The drops are barely noticeable. I *have* noticed it — things will stop for a few seconds and pick up again. But since the bandwith is 60-100 times more than I get with my MiFi, I’m a very happy camper. And, as I said, once I mount the receiver properly, I am confident that will get fixed. I’ve been through one major storm since I’ve gotten it. Speed dropped to about 20 – 40 Mbps during the worst of it – which included torrential rain, dense cloud cover, high winds, and trees waving all over the place.
The cost of Starlink is $110/month after the first $599 equipment fee. I think my $99 deposit will be applied to my first month’s bill, but I haven’t gotten it yet.
A couple of days ago, I got an email saying that I had been upgraded from best effort to Residential service. The “best effort” service was about what I was expecting for Residential, so I don’t really expect much difference.
The bottom line, though, is that I now have what “feels” like real high speed bandwidth after seven years of 600 Kbps-1Mbps on a good day.
I’m going to keep MiFi from ATT. It’s not as fast as Starlink, but it’s very portable, and I travel a bit. I like to have my own dependable internet access when I’m on the road. ATT MiFi is dependable, if not as fast, and ATT has served me well (if not cheaply) for seven years. I will likely cut back on the data plans of my other phones, though.
I will probably now drop DirecTV. I don’t have all that much against it, but I resent paying buckets of money for channels I don’t watch. The primary advantage of streaming is that it is about as a la carte as you want to be. With DirectTV, I pay for hundreds of channels I will never watch in order to get four or five that I do watch. Plus, a lot of content I watch simply isn’t available except by streaming. By cutting back on my phone service a bit, dropping DirectTV, and picking up anothing streaming channel, I think I’m going to get a net savings of about $60/month.
The biggest things to me are simply not having to wait for 10-15 seconds to have web pages load, not having videos pause for buffering all the time, and not having to count my bandwidth usage all the time. My brother-in-law lives nearby, and has fiberoptic service for something like $65 a month. He loves it. I probably would, too, if I didn’t have to pay $10,000 to get it.
But for me, Starlink is a delight. It’s cheap compared to my other options. It has worked like a charm for weeks, now. I can now have “real” streaming internet service.
Thank you, Elon Musk and the Starlink/SpaceX team.
Update:
It’s been a couple of weeks and Spring has moved into full swing. I haven’t gotten the receiver up on the roof yet. It’s still sitting near the ground on my emergeny generator. As the trees start showing leaves the amount of obstruction is slowly increasing. It’s now well over 30% of the sky.
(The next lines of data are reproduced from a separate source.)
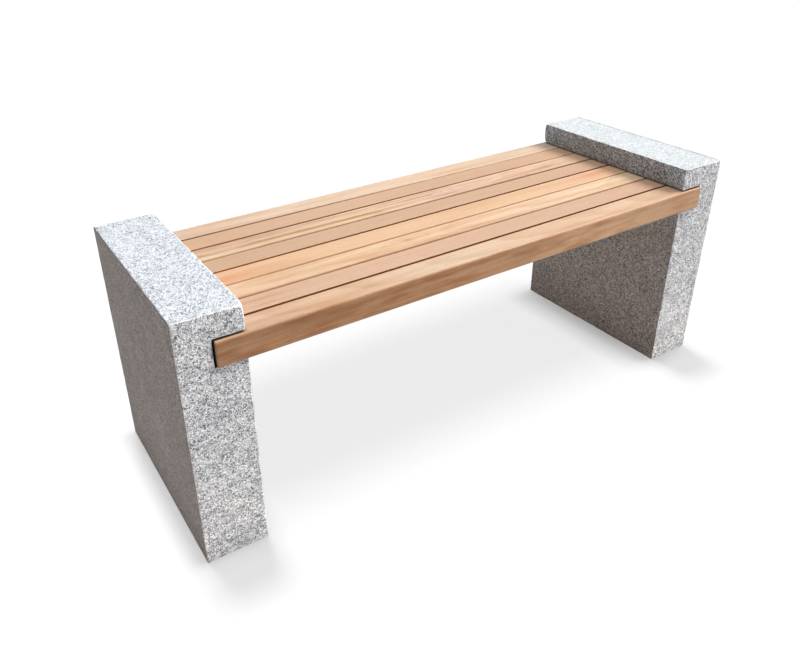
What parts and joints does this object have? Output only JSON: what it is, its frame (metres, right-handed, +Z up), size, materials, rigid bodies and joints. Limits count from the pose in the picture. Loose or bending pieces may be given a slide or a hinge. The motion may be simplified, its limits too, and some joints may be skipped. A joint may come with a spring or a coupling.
{
  "type": "backless bench",
  "caption": "Backless outdoor bench: a hardwood slat seat housed in notched granite slab ends, tied underneath with flat steel bars and angles.",
  "frame": {"origin": "on the floor under the middle of the bench", "axes": "+X along the bench's length, +Y from its front to its rear, +Z up"},
  "size_m": [1.3, 0.4496, 0.5],
  "materials": {
    "granite": "matte",
    "hardwood_cream": "satin",
    "hardwood_rose": "satin",
    "hardwood_amber": "satin",
    "hardwood_peach": "satin",
    "galvanised_steel": "matte",
    "stainless_steel": "satin"
  },
  "bodies": {
    "root": {"anchor_bolt_left_front": "stainless_steel", "anchor_bolt_left_rear": "stainless_steel", "anchor_bolt_right_front": "stainless_steel", "anchor_bolt_right_rear": "stainless_steel", "anchor_sleeve_left_front": "stainless_steel", "anchor_sleeve_left_rear": "stainless_steel", "anchor_sleeve_right_front": "stainless_steel", "anchor_sleeve_right_rear": "stainless_steel", "angle_screw_left_3": "stainless_steel", "angle_screw_left_4": "stainless_steel", "angle_screw_left_5": "stainless_steel", "angle_screw_left_6": "stainless_steel", "angle_screw_right_3": "stainless_steel", "angle_screw_right_4": "stainless_steel", "angle_screw_right_5": "stainless_steel", "angle_screw_right_6": "stainless_steel", "bearer_screw_left_1": "stainless_steel", "bearer_screw_left_2": "stainless_steel", "bearer_screw_left_3": "stainless_steel", "bearer_screw_left_4": "stainless_steel", "bearer_screw_left_5": "stainless_steel", "bearer_screw_left_6": "stainless_steel", "bearer_screw_left_7": "stainless_steel", "bearer_screw_left_8": "stainless_steel", "bearer_screw_middle_1": "stainless_steel", "bearer_screw_middle_2": "stainless_steel", "bearer_screw_middle_3": "stainless_steel", "bearer_screw_middle_4": "stainless_steel", "bearer_screw_middle_5": "stainless_steel", "bearer_screw_middle_6": "stainless_steel", "bearer_screw_middle_7": "stainless_steel", "bearer_screw_middle_8": "stainless_steel", "bearer_screw_right_1": "stainless_steel", "bearer_screw_right_2": "stainless_steel", "bearer_screw_right_3": "stainless_steel", "bearer_screw_right_4": "stainless_steel", "bearer_screw_right_5": "stainless_steel", "bearer_screw_right_6": "stainless_steel", "bearer_screw_right_7": "stainless_steel", "bearer_screw_right_8": "stainless_steel", "cross_bearer_left": "galvanised_steel", "cross_bearer_middle": "galvanised_steel", "cross_bearer_right": "galvanised_steel", "granite_end_left": "granite", "granite_end_right": "granite", "slat_1": "hardwood_cream", "slat_2": "hardwood_rose", "slat_3": "hardwood_amber", "slat_4": "hardwood_amber", "slat_5": "hardwood_rose", "slat_6": "hardwood_peach", "slat_7": "hardwood_peach", "slat_8": "hardwood_cream", "steel_angle_left": "galvanised_steel", "steel_angle_right": "galvanised_steel", "washer_left_front": "stainless_steel", "washer_left_rear": "stainless_steel", "washer_right_front": "stainless_steel", "washer_right_rear": "stainless_steel"}
  },
  "joints": []
}
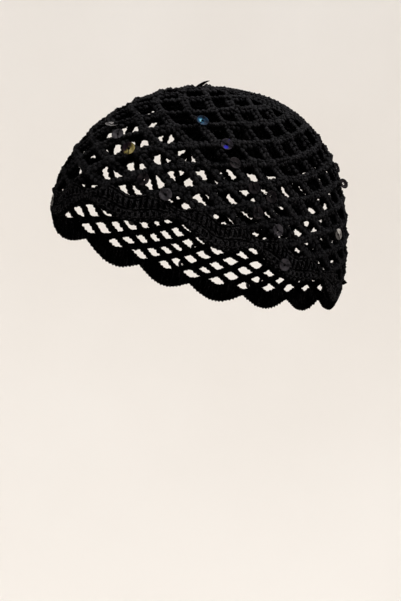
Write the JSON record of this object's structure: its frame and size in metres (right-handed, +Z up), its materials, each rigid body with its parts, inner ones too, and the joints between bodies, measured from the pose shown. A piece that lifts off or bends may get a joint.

It’s actually pretty cool. The receiver scans the sky and maps the obstructions, and you can see the map of the sky on the Android app. When I first set it up, you could see exactly where the large trees by the driveway were, and the treeline on the hill beside me. Now as Spring as progressed, I can actually see the branches of the trees fill out as obstructions. Instead of one line of obstruction where a major branch is, there’s now a dense obstruction and feathery obstructions branching off of it. Last night, I had about 10 minutes where it couldn’t find a satelllite. But it finally reconnected and everything was fine. I am confident this will stop once I get the receiver up where it can see more of the sky.
Someone asked me, so I’ll say it here. No, Starlink isn’t paying me anything for this review.